Corps Focuses on Protecting Marine Life During Miami Harbor Deepening


Miami Harbor is the U.S. Army Corps of Engineers’ first Florida port expansion project to deepen to 50-plus feet, employing some of the highest environmental protection protocols outside of a designated National Marine Sanctuary. The Corps of Engineers works daily with its contractor and multiple federal, state and local agencies to help ensure the health of the Miami Harbor and surrounding environment is preserved throughout construction.

The Miami Harbor is an active Federal Navigation Channel supporting general cargo, consumer goods, and other commercial trade internationally. This channel has been an active port since 1911 and was dredged many times throughout its 100-year history.  Both the near-shore and off-shore coral reef habitats, as well as the inner bay seagrass habitats, remain resilient and hardy to the naturally dynamic channel environment and to the temporary influences of historical dredging events.

The Corps anticipates the same resiliency of adjacent habitats, and continues to monitor these resources very closely with additional environmental protections and management strategies in place.

The Corps is using the best science, engineering and technologies available to construct this nationally significant project.  For example, Dr. Mark Fonseca is a world-renowned expert on seagrass restoration and is the senior ecologist implementing the project’s seagrass mitigation plan.

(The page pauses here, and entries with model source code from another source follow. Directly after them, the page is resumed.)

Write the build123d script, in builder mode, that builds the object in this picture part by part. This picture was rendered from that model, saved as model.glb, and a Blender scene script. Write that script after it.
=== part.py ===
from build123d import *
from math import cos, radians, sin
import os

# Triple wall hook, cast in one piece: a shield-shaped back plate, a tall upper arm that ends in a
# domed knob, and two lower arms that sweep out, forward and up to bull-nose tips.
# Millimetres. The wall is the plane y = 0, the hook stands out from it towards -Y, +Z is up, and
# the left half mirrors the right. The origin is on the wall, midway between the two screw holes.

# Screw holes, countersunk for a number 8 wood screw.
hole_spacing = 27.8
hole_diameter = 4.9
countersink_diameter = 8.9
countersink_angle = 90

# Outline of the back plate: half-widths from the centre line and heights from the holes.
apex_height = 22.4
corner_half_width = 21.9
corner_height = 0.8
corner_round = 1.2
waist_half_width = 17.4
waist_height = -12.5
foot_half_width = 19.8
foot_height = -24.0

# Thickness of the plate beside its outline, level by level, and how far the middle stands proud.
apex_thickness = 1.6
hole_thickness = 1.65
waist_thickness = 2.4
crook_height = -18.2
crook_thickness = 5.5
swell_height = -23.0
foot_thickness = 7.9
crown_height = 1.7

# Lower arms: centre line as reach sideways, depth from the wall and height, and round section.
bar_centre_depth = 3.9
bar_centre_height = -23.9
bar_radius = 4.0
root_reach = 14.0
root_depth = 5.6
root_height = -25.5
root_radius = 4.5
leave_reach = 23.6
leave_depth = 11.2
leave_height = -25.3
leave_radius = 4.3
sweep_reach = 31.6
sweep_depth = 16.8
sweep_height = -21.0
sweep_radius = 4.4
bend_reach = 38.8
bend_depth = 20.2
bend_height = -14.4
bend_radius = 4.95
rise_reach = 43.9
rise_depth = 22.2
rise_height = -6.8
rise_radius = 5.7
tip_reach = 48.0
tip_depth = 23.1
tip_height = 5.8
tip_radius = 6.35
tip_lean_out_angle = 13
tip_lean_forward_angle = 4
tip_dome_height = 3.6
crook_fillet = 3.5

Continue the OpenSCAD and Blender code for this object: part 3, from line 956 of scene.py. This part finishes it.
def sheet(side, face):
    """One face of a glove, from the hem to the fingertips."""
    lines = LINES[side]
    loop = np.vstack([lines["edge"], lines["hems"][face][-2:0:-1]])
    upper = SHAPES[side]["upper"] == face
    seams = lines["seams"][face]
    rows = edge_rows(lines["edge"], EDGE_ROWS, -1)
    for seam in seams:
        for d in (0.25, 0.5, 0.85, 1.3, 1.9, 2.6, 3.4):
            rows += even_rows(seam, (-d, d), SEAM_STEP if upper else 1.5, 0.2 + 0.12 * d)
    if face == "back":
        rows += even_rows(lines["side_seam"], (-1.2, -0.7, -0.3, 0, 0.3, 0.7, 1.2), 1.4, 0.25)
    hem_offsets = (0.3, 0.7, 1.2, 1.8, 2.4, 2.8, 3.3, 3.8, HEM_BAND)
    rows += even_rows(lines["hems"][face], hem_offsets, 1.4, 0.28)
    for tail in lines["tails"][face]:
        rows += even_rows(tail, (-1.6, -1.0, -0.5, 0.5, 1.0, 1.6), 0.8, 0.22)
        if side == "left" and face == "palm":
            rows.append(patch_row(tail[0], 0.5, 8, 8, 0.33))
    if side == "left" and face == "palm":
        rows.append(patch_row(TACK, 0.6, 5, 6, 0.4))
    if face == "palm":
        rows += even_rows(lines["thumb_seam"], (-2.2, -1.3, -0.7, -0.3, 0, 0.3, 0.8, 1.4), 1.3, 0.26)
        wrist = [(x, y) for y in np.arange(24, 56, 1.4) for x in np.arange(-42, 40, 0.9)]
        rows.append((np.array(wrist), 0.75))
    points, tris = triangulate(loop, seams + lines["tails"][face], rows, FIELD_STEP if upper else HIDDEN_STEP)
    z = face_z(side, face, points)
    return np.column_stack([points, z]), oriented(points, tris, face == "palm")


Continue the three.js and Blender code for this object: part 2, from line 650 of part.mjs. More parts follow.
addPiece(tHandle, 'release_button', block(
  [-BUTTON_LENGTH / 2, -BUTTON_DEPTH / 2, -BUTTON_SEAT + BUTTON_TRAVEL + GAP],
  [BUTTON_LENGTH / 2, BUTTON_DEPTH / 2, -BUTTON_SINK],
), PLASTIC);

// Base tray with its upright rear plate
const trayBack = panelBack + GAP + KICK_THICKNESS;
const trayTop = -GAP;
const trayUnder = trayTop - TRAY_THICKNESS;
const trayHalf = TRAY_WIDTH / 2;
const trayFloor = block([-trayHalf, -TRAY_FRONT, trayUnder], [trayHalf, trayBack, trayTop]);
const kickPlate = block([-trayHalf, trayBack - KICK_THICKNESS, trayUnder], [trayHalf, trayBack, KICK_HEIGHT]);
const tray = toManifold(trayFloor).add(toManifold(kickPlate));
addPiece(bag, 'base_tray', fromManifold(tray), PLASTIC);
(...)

The Corps’ contractor, Great Lakes Dredge and Dock, LLC., implements adaptive dredging management strategies to minimize sediment input into the system during removal of nearly five million cubic yards of material. These strategies include actions that are taken to prevent unintended impacts. In addition, turbidity levels are measured every four hours during dredging operations to help ensure there are no violations of Florida’s permitted water quality levels, which are in place to protect the marine environment.

The Corps’ contractor has relocated approximately 1,000 healthy corals from the edge of the channel prior to dredging and built artificial coral reefs.  In addition, 38 threatened staghorn coral colonies adjacent to the channel were relocated outside of the potential impact area. Fragments from these colonies were also collected and transported to a nursery at the University of Miami’s Rosenstiel School of Marine and Atmospheric Science to preserve genetic material that aids in the recovery of the species.

The Corps recognizes that modernizing the country’s infrastructure in an environmentally sustainable manner is essential to the nation. Engineers and scientists are working hard to ensure this and that the Miami Harbor remains a vital part of the global marketplace.